**Work to be completed:** Transcribe the stretch of entries below from the line with "What OpenSCAD source" through the line with "ridge_h = 0.2; // [0.1:0.02:0.3]", exactly and with both ends included; leave out all other lines.

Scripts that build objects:
☆ ☆ ☆ ☆ ☆ ☆ ☆

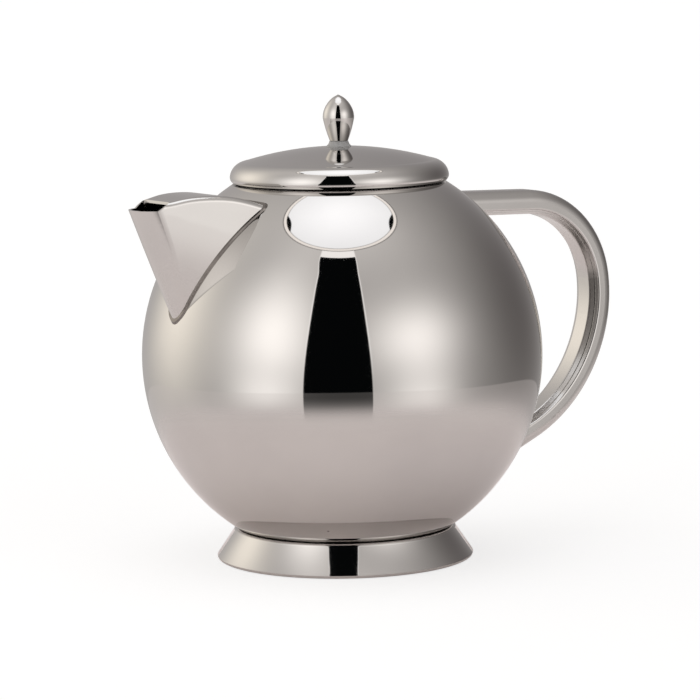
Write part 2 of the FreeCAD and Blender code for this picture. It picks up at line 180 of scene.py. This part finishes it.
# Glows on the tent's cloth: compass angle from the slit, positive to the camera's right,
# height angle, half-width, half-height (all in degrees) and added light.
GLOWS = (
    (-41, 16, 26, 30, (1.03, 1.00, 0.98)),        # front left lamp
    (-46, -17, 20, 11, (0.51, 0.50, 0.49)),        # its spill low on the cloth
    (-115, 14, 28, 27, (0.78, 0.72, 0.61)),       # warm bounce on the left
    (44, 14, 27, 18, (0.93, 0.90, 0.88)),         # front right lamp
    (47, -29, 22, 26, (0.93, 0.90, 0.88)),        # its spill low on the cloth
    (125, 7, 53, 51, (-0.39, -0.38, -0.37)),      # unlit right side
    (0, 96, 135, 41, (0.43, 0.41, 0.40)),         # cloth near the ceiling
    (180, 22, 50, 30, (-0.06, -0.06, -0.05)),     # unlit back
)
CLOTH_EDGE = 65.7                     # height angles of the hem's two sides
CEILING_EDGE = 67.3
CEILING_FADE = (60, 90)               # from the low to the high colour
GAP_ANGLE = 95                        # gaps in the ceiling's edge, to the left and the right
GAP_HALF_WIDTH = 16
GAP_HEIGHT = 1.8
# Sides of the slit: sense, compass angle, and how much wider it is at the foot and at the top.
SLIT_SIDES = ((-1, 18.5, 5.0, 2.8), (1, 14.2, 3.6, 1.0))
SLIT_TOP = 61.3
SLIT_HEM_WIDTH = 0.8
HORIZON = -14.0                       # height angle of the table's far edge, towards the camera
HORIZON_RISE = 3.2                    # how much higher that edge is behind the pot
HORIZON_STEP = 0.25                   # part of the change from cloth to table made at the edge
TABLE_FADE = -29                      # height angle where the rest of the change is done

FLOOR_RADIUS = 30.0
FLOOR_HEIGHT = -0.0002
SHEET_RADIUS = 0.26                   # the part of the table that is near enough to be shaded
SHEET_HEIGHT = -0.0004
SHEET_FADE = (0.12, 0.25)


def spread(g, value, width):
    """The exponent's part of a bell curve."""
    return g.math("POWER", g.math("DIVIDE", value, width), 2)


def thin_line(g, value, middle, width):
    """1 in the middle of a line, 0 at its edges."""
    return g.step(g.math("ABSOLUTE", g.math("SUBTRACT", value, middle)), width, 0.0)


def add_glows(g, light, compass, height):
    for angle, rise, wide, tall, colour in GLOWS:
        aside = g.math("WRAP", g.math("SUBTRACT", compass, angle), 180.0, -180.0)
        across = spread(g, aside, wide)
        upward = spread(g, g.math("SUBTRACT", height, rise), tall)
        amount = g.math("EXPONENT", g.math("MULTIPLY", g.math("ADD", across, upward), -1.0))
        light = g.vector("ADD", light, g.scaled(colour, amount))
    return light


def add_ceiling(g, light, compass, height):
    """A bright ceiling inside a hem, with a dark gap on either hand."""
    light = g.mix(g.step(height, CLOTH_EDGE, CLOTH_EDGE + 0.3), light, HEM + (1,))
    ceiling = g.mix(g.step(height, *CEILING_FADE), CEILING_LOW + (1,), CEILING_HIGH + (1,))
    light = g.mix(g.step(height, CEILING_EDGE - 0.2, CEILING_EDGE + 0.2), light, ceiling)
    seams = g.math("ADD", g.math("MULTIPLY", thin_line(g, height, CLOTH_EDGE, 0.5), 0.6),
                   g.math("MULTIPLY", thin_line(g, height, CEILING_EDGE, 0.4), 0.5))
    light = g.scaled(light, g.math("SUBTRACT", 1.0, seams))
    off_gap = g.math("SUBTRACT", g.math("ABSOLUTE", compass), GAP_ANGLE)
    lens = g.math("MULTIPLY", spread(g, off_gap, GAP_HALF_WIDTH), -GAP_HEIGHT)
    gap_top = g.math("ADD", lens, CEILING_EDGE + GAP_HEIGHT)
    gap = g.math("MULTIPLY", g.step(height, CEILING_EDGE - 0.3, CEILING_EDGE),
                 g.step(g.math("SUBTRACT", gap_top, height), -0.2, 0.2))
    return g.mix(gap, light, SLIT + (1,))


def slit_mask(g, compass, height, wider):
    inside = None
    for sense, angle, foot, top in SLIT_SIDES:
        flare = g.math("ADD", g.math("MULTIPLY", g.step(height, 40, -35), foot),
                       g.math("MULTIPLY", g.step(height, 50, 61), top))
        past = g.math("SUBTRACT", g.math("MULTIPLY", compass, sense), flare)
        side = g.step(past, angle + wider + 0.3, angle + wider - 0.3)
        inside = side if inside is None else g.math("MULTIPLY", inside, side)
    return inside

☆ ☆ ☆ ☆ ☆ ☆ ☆

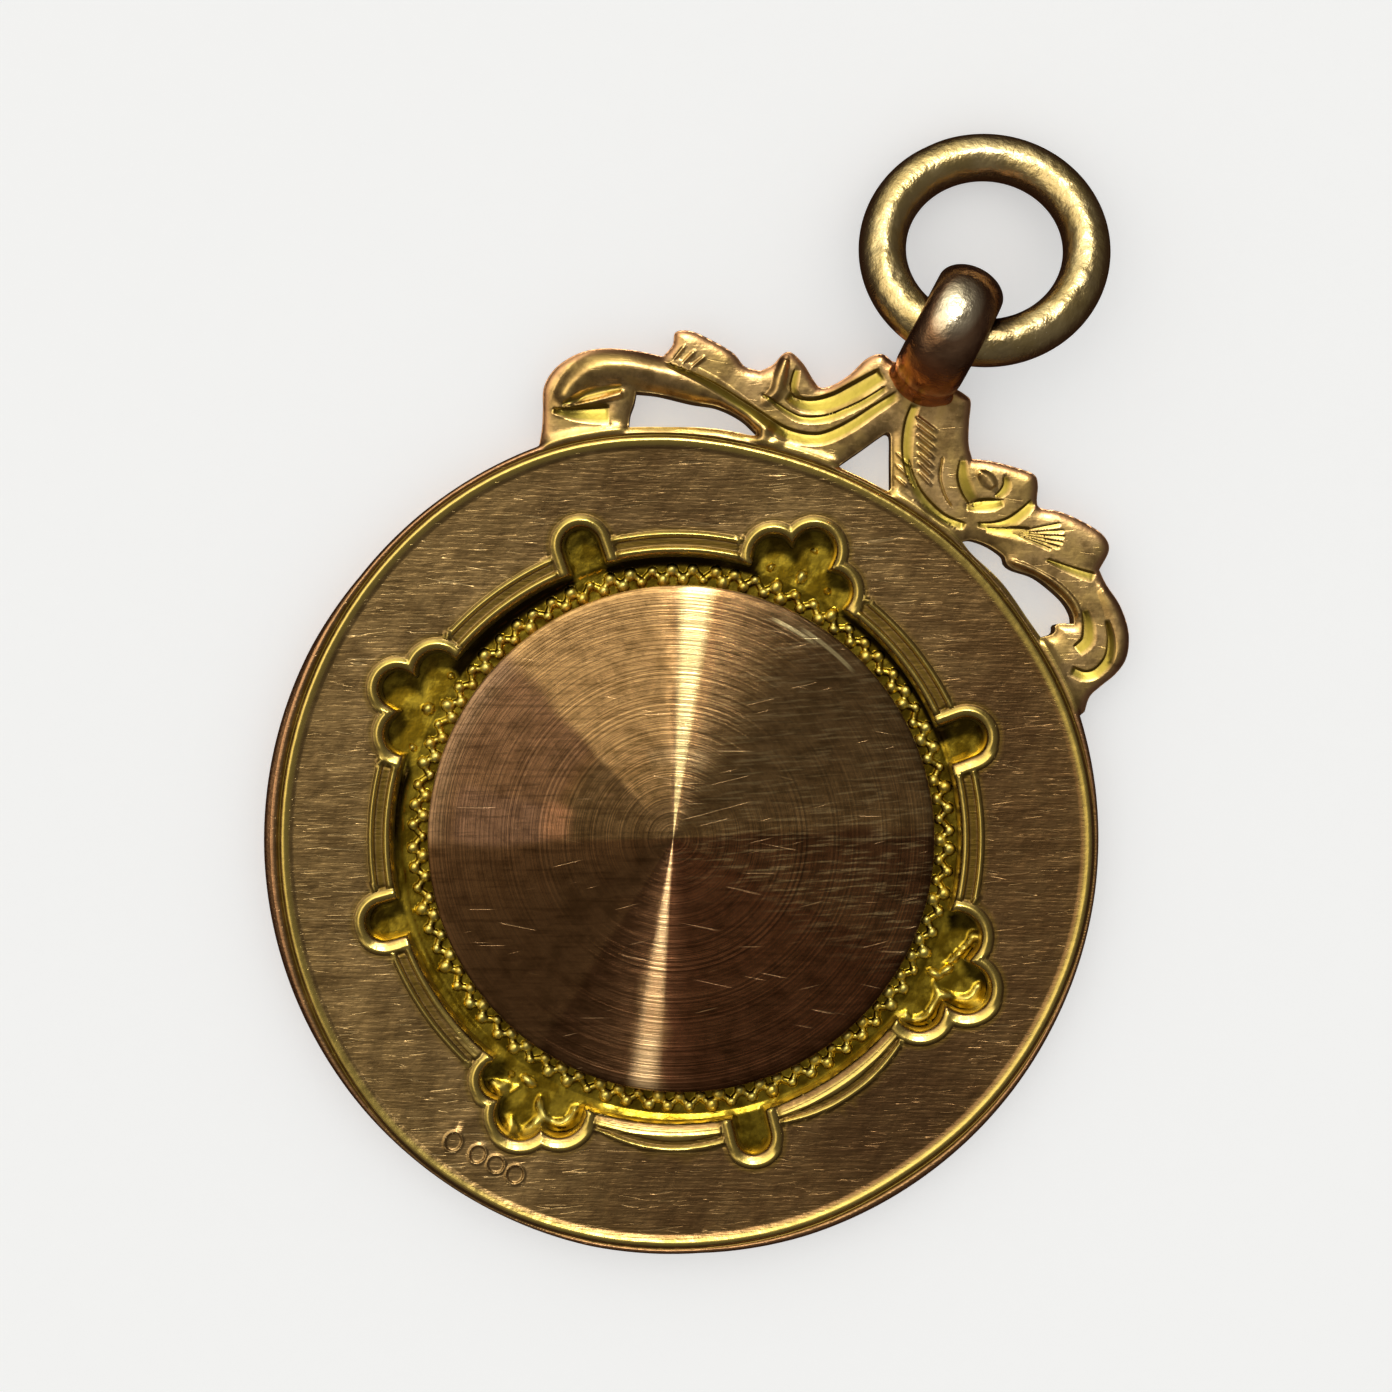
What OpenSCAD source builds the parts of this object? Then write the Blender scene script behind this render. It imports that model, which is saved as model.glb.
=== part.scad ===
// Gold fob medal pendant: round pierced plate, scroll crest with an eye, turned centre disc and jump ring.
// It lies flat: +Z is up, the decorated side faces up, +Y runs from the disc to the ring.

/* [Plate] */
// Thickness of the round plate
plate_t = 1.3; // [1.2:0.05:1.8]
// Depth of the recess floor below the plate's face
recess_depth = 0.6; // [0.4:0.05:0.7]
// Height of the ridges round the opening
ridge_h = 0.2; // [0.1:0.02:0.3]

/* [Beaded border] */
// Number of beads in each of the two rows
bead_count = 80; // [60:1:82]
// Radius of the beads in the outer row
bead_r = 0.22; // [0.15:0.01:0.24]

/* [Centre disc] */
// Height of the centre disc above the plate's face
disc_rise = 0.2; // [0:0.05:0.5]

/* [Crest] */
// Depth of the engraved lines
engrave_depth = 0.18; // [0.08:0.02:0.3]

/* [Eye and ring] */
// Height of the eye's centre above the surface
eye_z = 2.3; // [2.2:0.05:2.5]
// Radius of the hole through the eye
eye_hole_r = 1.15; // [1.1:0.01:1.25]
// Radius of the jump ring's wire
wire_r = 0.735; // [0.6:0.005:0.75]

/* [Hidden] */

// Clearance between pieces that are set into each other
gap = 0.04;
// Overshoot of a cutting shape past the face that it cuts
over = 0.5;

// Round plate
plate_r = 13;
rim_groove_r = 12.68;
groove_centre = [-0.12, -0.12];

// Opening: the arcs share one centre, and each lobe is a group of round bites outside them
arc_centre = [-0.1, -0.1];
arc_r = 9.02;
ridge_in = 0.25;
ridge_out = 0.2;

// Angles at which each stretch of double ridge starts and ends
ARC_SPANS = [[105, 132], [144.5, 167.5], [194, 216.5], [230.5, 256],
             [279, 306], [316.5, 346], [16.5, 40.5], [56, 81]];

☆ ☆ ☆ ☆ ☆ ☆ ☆

**Reply to the task:**
What OpenSCAD source builds the parts of this object? Then write the Blender scene script behind this render. It imports that model, which is saved as model.glb.
=== part.scad ===
// Gold fob medal pendant: round pierced plate, scroll crest with an eye, turned centre disc and jump ring.
// It lies flat: +Z is up, the decorated side faces up, +Y runs from the disc to the ring.

/* [Plate] */
// Thickness of the round plate
plate_t = 1.3; // [1.2:0.05:1.8]
// Depth of the recess floor below the plate's face
recess_depth = 0.6; // [0.4:0.05:0.7]
// Height of the ridges round the opening
ridge_h = 0.2; // [0.1:0.02:0.3]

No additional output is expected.